What has the Obama Administration done with the massive outpouring of protests – temporize.  Note this from the NewsMax report:

Until now, the Obama administration has refused to recognize the green movement, and when President Obama sent a message of condolences after Ayatollah Montazeri’s death, he sent it to Supreme Leader Ali Khamenei, who had placed Montazeri under house arrest.

“This is hard to understand,” said Radio Israel broadcaster Menashe Amir.

Sen. John McCain criticized Obama’s gesture and called on him on to support the pro-freedom movement.

"The president should stand up for the people who are demonstrating and risking their very lives on behalf of freedom on the streets of Tehran," McCain said on Sunday. "Let's make it very clear we are with these people who are struggling for freedom as we always have."

A senior U.S. government official explained in a written response to questions from Newsmax that the assessment of Iran’s domestic turmoil has been provided to the White House as a basis for forming policy.

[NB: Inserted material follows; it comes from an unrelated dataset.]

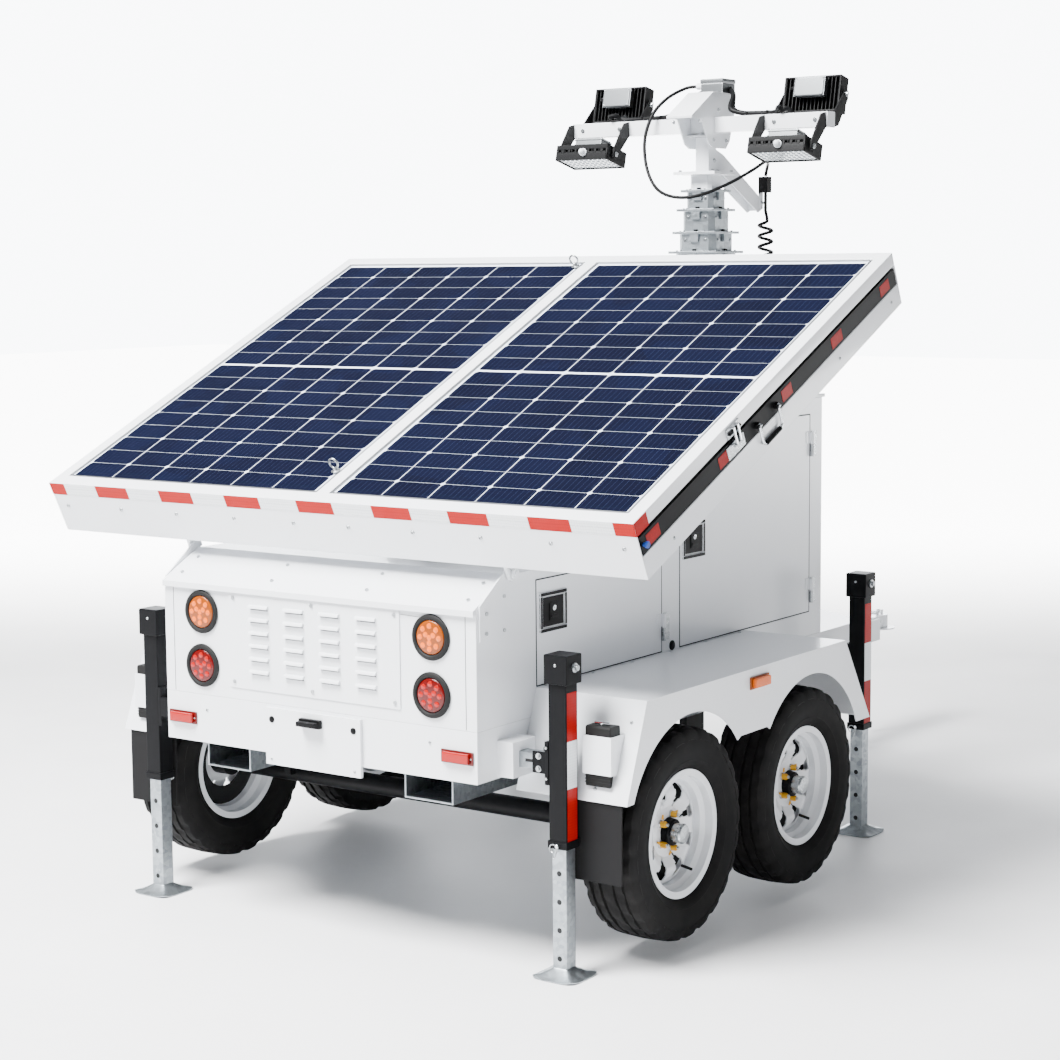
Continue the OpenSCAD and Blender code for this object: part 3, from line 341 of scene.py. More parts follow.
class Maker:
    """Gathers the geometry of one piece and turns it into an object."""

    def __init__(self, name: str, body: str, place: Matrix = ROW) -> None:
        """Start an empty piece.

        Args:
            name: the piece's name.
            body: the body that it rides on.
            place: the local frame that its sizes are given in.
        """
        self.name, self.body, self.place = name, body, place
        self.mesh = bmesh.new()
        self.finishes: list[Finish] = []

    def dress(self, faces: Iterable[bmesh.types.BMFace], finish: Finish) -> None:
        """Give the faces a finish."""
        if finish not in self.finishes:
            self.finishes.append(finish)
        k = self.finishes.index(finish)
        for face in faces:
            face.material_index = k

    def box(self, low: Sequence[float], high: Sequence[float], finish: Finish, bevel: float = 1.5,
            turn: Optional[Matrix] = None) -> None:
        """Add a block with rounded edges.

        Args:
            low: its lowest corner, in local millimetres.
            high: its highest corner.
            finish: its finish.
            bevel: the radius of its edges; 0 leaves them sharp.
            turn: a turn of the block in its own frame.
        """
        low, high = Vector(low), Vector(high)
        size = high - low
        local = Matrix.Translation((low + high) / 2)
        if turn is not None:
            local = turn @ local
        made = bmesh.ops.create_cube(self.mesh, size=1.0,
                                     matrix=local @ Matrix.Diagonal((*size, 1.0)))
        verts = set(made["verts"])
        faces = {f for v in verts for f in v.link_faces}
        self.dress(faces, finish)
        if bevel > 0:
            edges = {e for f in faces for e in f.edges}
            bmesh.ops.bevel(self.mesh, geom=list(edges), offset=min(bevel, min(size) * 0.45),
                            segments=2, affect="EDGES", profile=0.6,
                            material=self.finishes.index(finish))

    def ring(self, centre: Vector, side: Vector, up: Vector, radius: float, steps: int) -> list:
        """Add one circle of points."""
        return [self.mesh.verts.new(centre + radius * (math.cos(math.tau * k / steps) * side
                                                       + math.sin(math.tau * k / steps) * up))
                for k in range(steps)]

    def skin(self, rings: list, closed: bool, caps: bool) -> list:
        """Join rings of points with faces.

        Args:
            rings: rings with the same number of points.
            closed: whether the last ring joins the first.
            caps: whether the open ends get a face.

        Returns:
            The new faces.
        """
        faces, count = [], len(rings[0])
        pairs = list(zip(rings, rings[1:])) + ([(rings[-1], rings[0])] if closed else [])
        for low, high in pairs:
            for k in range(count):
                j = (k + 1) % count
                faces.append(self.mesh.faces.new((low[k], low[j], high[j], high[k])))
        if caps and not closed:
            faces.append(self.mesh.faces.new(list(reversed(rings[0]))))
            faces.append(self.mesh.faces.new(rings[-1]))
        return faces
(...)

“The protests to this point haven’t overwhelmed the Iranian government’s repressive apparatus,” the U.S. official said. “Their brutality has, at times, made things worse for the state, but they’ve managed to prevent a situation in which large demonstrations are constant. Their goal from the early days seemed to be to break the momentum of the protests, to restrain their growth and their spread. “

The protests have exposed “cleavages” within the regime, which the regime has not succeeded in resolving. Rather than address these problems, regime leaders “seem to be trying to ride it out, hoping, perhaps, that the passage of time will lessen their trouble."

With these fast breaking developments, not unlike what happened in the Carter Administration, the US may be caught backing the wrong horse –dialogue with the panicky Mullahs- who could disappear along with the hated Islamic Republic before the Persian New Year in March, 2010.